While this is an enjoyable enough effort from Abbott & Costello it also feels like a bit of a step backwards. There is definitely some decent comedy here and there throughout the movie but you also get plenty of recycled gags (which should come as no surprise to anyone who has more than a passing knowledge of the A & C filmography) and a few songs as well. Okay, the songs are quite entertaining but they still take up time that could have been given over to numerous comedy routines.
The plot is a riff on the old Hatfield-McCoy feud that happened in the latter part of the nineteenth century. It comes to light that Lou, playing Wilbur Smith, is a long lost relation of the McCoy family and his return should be enough to prompt the matriarch of the family to reveal the whereabouts of some family treasure. Bud, as Al Stewart, will go along for a share of the loot and singer Dorothy McCoy (played by Dorothy Shay) may soon regret ever informing Lou of his feisty family tree.

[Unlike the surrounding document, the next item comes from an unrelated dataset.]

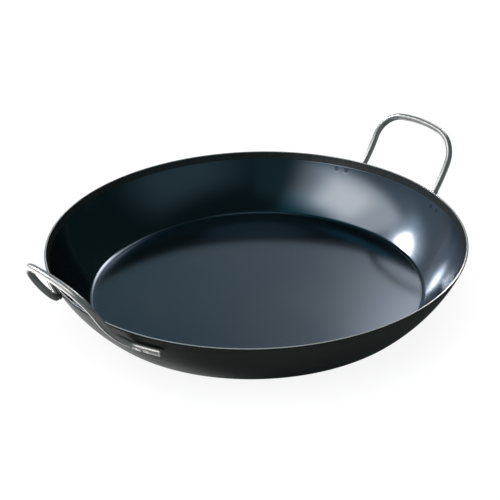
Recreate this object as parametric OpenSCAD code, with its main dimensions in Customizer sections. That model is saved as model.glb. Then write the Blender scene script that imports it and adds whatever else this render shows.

All of the usual suspects are in attendance behind the camera. Charles Lamont directs once more and the script includes contributions from Robert Lees, Frederic I. Rinaldo and John Grant. But it's the cast that lifts the whole film from something potentially dull and below average to a solid slice of comedy. Bud and Lou are their usual selves and Dorothy Shay is a sassy lass but the supporting players are even more enjoyable - Ida Moore is great as Granny McCoy, Shaye Cogan is still very cute despite being a bit of a tomboy character, Glenn Strange makes his second appearance beside our comedy leads (albeit this time without the heavy make up required to play Frankenstein's monster) and Margaret Hamilton has a bit of fun with her reputation as the most well-known witch in cinema history.
When I started writing this review I was going to give the movie a 6/10 rating at most but the more I think about it, the more I realise that this is a very enjoyable piece of entertainment. I still have misgivings about the songs and the amount of recycled gags but I can't deny that I was smiling and laughing from start to finish. Which is why it ends up getting a 7.